The problem:
Extract from the entries below, exactly as given, only the lines from the line containing "Recreate this object" to the line containing "HEM_STEP_RUN = 0.0012", both lines included.

Supplied entries:
****

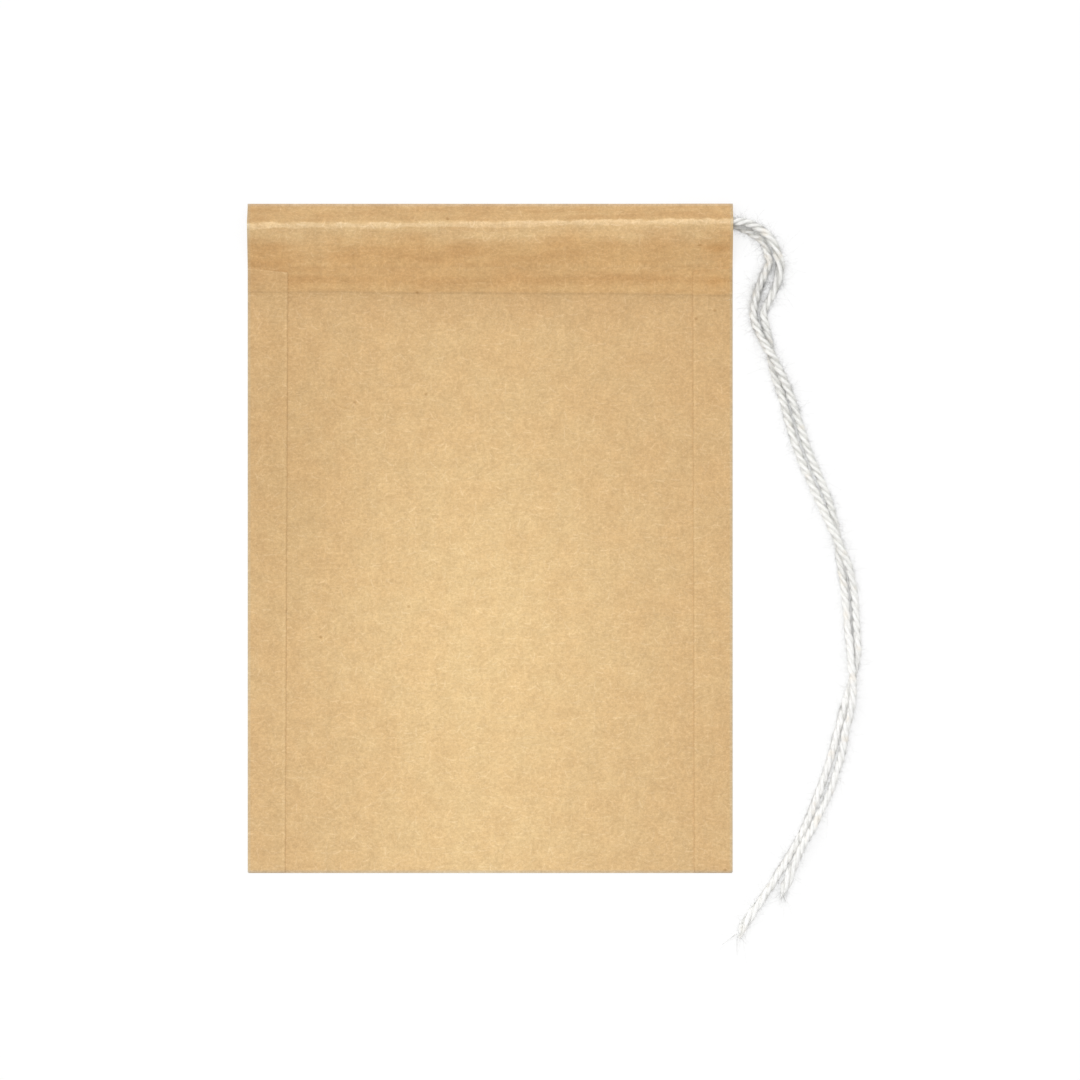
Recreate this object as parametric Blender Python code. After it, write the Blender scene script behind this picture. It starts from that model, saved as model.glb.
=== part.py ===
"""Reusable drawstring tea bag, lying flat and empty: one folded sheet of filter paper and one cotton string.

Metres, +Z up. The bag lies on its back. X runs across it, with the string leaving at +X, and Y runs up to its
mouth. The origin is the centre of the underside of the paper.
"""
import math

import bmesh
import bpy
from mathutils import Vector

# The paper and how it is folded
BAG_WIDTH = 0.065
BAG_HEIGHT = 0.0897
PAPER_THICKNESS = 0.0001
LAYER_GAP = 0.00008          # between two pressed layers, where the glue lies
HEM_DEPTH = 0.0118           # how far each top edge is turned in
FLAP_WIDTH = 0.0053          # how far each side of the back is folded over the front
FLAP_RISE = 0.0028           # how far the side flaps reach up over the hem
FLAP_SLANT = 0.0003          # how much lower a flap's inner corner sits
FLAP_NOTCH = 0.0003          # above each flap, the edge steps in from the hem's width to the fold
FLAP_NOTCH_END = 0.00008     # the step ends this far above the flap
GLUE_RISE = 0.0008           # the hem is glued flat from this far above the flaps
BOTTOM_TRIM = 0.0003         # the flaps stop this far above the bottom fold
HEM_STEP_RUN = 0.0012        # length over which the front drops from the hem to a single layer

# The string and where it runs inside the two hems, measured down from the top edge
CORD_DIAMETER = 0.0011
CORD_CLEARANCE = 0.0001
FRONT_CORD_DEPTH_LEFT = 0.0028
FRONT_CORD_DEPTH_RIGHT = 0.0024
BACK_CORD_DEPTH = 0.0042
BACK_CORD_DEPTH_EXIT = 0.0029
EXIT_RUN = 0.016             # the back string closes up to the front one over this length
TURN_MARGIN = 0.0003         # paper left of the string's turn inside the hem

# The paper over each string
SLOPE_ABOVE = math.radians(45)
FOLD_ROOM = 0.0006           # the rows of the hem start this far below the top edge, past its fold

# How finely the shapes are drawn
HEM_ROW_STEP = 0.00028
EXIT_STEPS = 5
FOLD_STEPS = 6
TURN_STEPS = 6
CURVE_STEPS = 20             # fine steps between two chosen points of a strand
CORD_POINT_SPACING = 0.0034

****

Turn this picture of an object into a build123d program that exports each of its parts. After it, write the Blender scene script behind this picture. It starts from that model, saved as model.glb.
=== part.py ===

****

Exercise response:
Recreate this object as parametric Blender Python code. After it, write the Blender scene script behind this picture. It starts from that model, saved as model.glb.
=== part.py ===
"""Reusable drawstring tea bag, lying flat and empty: one folded sheet of filter paper and one cotton string.

Metres, +Z up. The bag lies on its back. X runs across it, with the string leaving at +X, and Y runs up to its
mouth. The origin is the centre of the underside of the paper.
"""
import math

import bmesh
import bpy
from mathutils import Vector

# The paper and how it is folded
BAG_WIDTH = 0.065
BAG_HEIGHT = 0.0897
PAPER_THICKNESS = 0.0001
LAYER_GAP = 0.00008          # between two pressed layers, where the glue lies
HEM_DEPTH = 0.0118           # how far each top edge is turned in
FLAP_WIDTH = 0.0053          # how far each side of the back is folded over the front
FLAP_RISE = 0.0028           # how far the side flaps reach up over the hem
FLAP_SLANT = 0.0003          # how much lower a flap's inner corner sits
FLAP_NOTCH = 0.0003          # above each flap, the edge steps in from the hem's width to the fold
FLAP_NOTCH_END = 0.00008     # the step ends this far above the flap
GLUE_RISE = 0.0008           # the hem is glued flat from this far above the flaps
BOTTOM_TRIM = 0.0003         # the flaps stop this far above the bottom fold
HEM_STEP_RUN = 0.0012        # length over which the front drops from the hem to a single layer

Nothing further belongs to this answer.